The Latin left is running into trouble pretty much everywhere. It’s been months now of sustained lefty meltdown across Latin America as Venezuela, Argentina, and Brazil have all struggled with unrest and economic deterioration. Now public support for Brazil’s government, led by President Dilma Rousseff, is dropping to new lows. Pew’s last data on Brazilians’ attitudes toward their country and the Rousseff government are bleak:
A new survey by the Pew Research Center finds that 72% of Brazilians are dissatisfied with the way things are going in their country, up from 55% just weeks before the demonstrations began in June 2013.Opinions about the national economy have changed even more dramatically over this one-year period. Two-thirds now say Brazil’s once-booming economy is in bad shape, while just 32% say the economy is good. In 2013, the balance of opinion was reversed: a 59%-majority thought the country was in good shape economically, while 41% said the economy was bad. […]
Clear majorities disapprove of the way the president is dealing with all nine issues tested: corruption (86% disapprove), health care (85%), crime (85%), public transportation (76%), foreign policy (71%), education (71%), preparations for the World Cup (67%), poverty (65%) and the economy (63%).

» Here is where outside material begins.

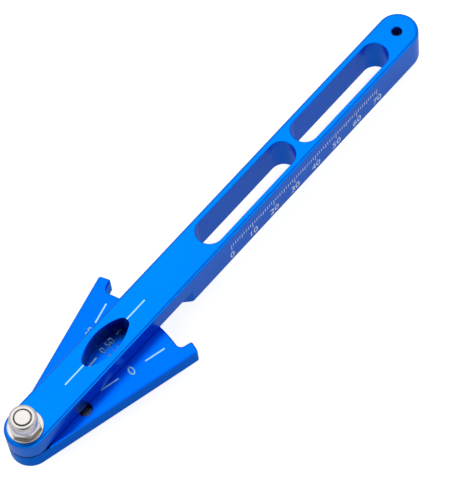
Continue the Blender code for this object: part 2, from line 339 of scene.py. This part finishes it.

One lesson this story suggests: flashy attempts to bring in tourists (by, say, hosting the World Cup or the Summer Olympics) don’t make up for years of bad policies and structural deficiencies. If Brazil wants to recover and thrive, it should break with its socialist comrades in Venezuela and Argentina and look to Latin America’s smarter powers. More competitive, business-friendly countries like Mexico, Peru, Chile, and Colombia are on the rise in the region and have even formed a trade partnership to help continue their growth.I hope you’re taking notes, Dilma.